Electrolyte and reaction heat behavior in blended aqueous solutions of poly and mono alkanolamine for carbon capture processes: CO2–AEEA–DIPA–H2O system

Abstract

This study investigates the potential of complex amine reactions for minimizing solvent regeneration energy in CO2 capture processes. A thermodynamic framework, based on the electrolyte nonrandom two-liquid (electrolyte NRTL) model, was developed to rigorously characterize the vapor-liquid equilibrium (VLE) behavior of aqueous solutions of blended aminoethylethanolamine (AEEA) and diisopropanolamine (DIPA), representing poly and mono alkanolamines, respectively. The framework models CO2 solubility, cyclic capacity, liquid phase electrolyte speciation, heat of reaction, and heat of absorption. Model predictions of solubility were compared against experimental data. Furthermore, the heat of reaction for the individual amines and their blends was predicted and analyzed, investigating the effects of loading, temperature, amine blending ratio, and water content. A global sensitivity analysis was also conducted to identify the key thermodynamic parameters strongly affecting CO2 solubility and heat of absorption. Major contributors to heat of CO2 absorption in the AEEA:DIPA system include dissociation of protonated AEEA, protonated secondary AEEA carbamate, formation of primary AEEA carbamate, dissociation of protonated DIPA and DIPA carbamate, and CO2 dissolution.
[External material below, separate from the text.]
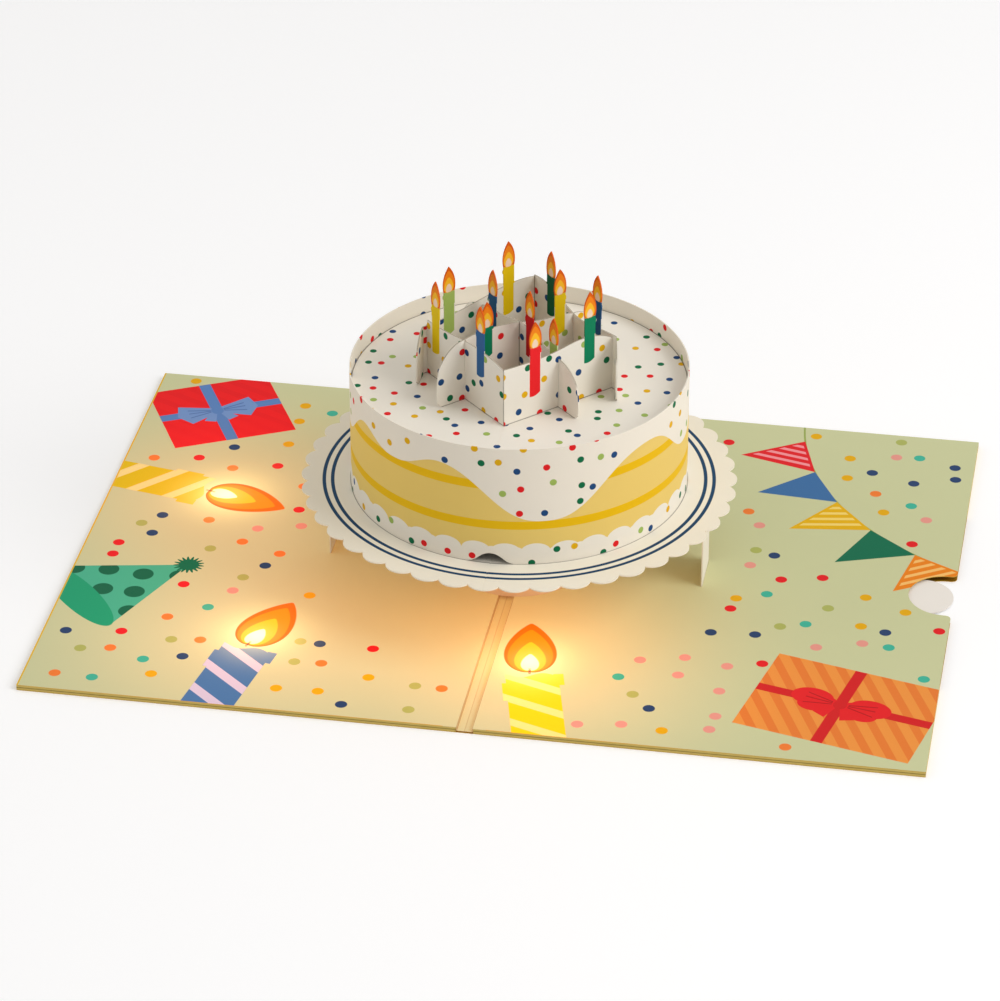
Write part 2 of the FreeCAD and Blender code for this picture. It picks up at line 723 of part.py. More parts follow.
def cut_slots(body, places, turn, from_top):
    """Half height slots where one wall passes another."""
    sketch = new_sketch(body, "XZ_Plane", turn=turn)
    low, high = ("slot_share_tall", "2 * wall_tall") if from_top else ("-wall_tall", "slot_share_tall")
    for place in places:
        rectangle(sketch, f"{place} - wall_stock / 2 - slot_gap / 2", low,
                  f"{place} + wall_stock / 2 + slot_gap / 2", high)
    pocket(body, sketch, side="Symmetric")


def add_feet(body, places, turn):
    """Tabs that pass the cake's top and are folded flat under it."""
    for place in places:
        neck = new_sketch(body, "XZ_Plane", turn=turn)
        rectangle(neck, f"{place} - foot_wide / 2", "-stock - wall_stock", f"{place} + foot_wide / 2", "0")
        pad(body, neck, "wall_stock", "Symmetric")
        flat = new_sketch(body, lift="-stock - wall_stock", turn=turn)
        rectangle(flat, f"{place} - foot_wide / 2", "-wall_stock / 2", f"{place} + foot_wide / 2",
                  "foot_long")
        pad(body, flat, "wall_stock")


def build_front_candle_wall():
    """One sheet folded at the front: a leg to the right and a leg to the left."""
    body = new_body("front_candle_wall", y=f"rise_side + {FRONT_FOLD}", z=CAKE_TOP)
    reach = size(f"{WALL_LONG} - wall_stock / 2 - glue_gap")
    legs = ((SLANT, FRONT_RIGHT_WAVE, FRONT_RIGHT_CANDLES),
            (HALF_TURN - SLANT, FRONT_LEFT_WAVE, FRONT_LEFT_CANDLES))
    for turn, wave, candles in legs:
        wall_pad(body, leg_curves(wave, reach), turn)
        add_candles(body, candles, turn)
        end_tab = new_sketch(body, "XZ_Plane", turn=turn)
        rectangle(end_tab, f"{WALL_LONG} - wall_stock", "end_tab_low",
                  f"{WALL_LONG} + wall_stock / 2 + end_tab_out", "end_tab_low + end_tab_tall")
        pad(body, end_tab, "wall_stock", "Symmetric")
        cut_slots(body, ["cell_pitch"], turn, False)
        add_feet(body, LEG_FEET, turn)
    return body


def build_rear_candle_wall():
    """One sheet folded at the rear, whose ends pass the front wall and are creased towards the front."""
    body = new_body("rear_candle_wall", y=f"rise_side + {REAR_FOLD}", z=CAKE_TOP)
    legs = ((-SLANT, -1, "right_wing_turn", REAR_RIGHT_WAVE, REAR_RIGHT_CANDLES),
            (SLANT - HALF_TURN, 1, "left_wing_turn", REAR_LEFT_WAVE, REAR_LEFT_CANDLES))
    for turn, bend, wing_turn, wave, candles in legs:
        wall_pad(body, leg_curves(wave, size(WING_CREASE)), turn)
        add_bent_wing(body, turn, bend, wing_turn, wave[-1][1])
        add_candles(body, candles, turn)
        cut_slots(body, ["cell_pitch"], turn, False)
        slit = new_sketch(body, "XZ_Plane", turn=turn)
        rectangle(slit, f"{WALL_LONG} - wall_stock / 2 - slit_gap", "end_tab_low - slit_gap",
                  f"{WALL_LONG} + wall_stock / 2 + slit_gap", "end_tab_low + end_tab_tall + slit_gap")
        pocket(body, slit, side="Symmetric")
        add_feet(body, LEG_FEET, turn)
    return body


def add_bent_wing(body, turn, bend, wing_turn, lift):
    """The rounded end of a rear leg, turned about an upright crease; bend is -1 or 1 and gives the way."""
    outer = f"{-bend} * wall_stock / 2"
    corner = new_sketch(body, turn=turn)
    outline(corner, [
        (WING_CREASE, "0"), (WING_CREASE, outer),
        (f"{WING_CREASE} + wall_stock / 2 * tan({wing_turn} / 2)", outer),
        (f"{WING_CREASE} + wall_stock / 2 * sin({wing_turn})", f"{outer} * cos({wing_turn})")])
    pad(body, corner, f"wall_tall + ({lift})")
    angle = math.radians(turn)
    place = FreeCAD.Vector(math.cos(angle), math.sin(angle), 0) * size(WING_CREASE)
    sketch = new_sketch(body, "XZ_Plane")
    # the sketch's plane has the body's Z as its Y and the body's -Y as its Z
    sketch.AttachmentOffset = FreeCAD.Placement(
        FreeCAD.Vector(place.x, 0, -place.y),
        FreeCAD.Rotation(FreeCAD.Vector(0, 1, 0), turn + bend * size(wing_turn)))
    lap = size("wall_stock / 2")
    high = size("wall_tall") + lift
    crease_foot = FreeCAD.Vector(0, 0, 0)
    crease_top = FreeCAD.Vector(0, high, 0)
    level_end = FreeCAD.Vector(lap, high, 0)
    curve = wing_curve(level_end, size("bent_wing_reach"), 1)
    draw(sketch, [
        Part.LineSegment(crease_foot, crease_top), Part.LineSegment(crease_top, level_end), curve,
        Part.LineSegment(curve.value(curve.LastParameter), crease_foot)])
    pad(body, sketch, "wall_stock", "Symmetric")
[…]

Among these, the dissociation of protonated secondary AEEA carbamate plays a significant role, particularly at higher CO2 loadings. The heat of absorption and cyclic capacities determined for the system demonstrate favorable performance when compared against values reported in the literature for other prominent amines. The thermodynamic behavior of blended amine system highlights the potential of AEEA:DIPA mixtures for reducing regeneration energy in CO2 capture applications.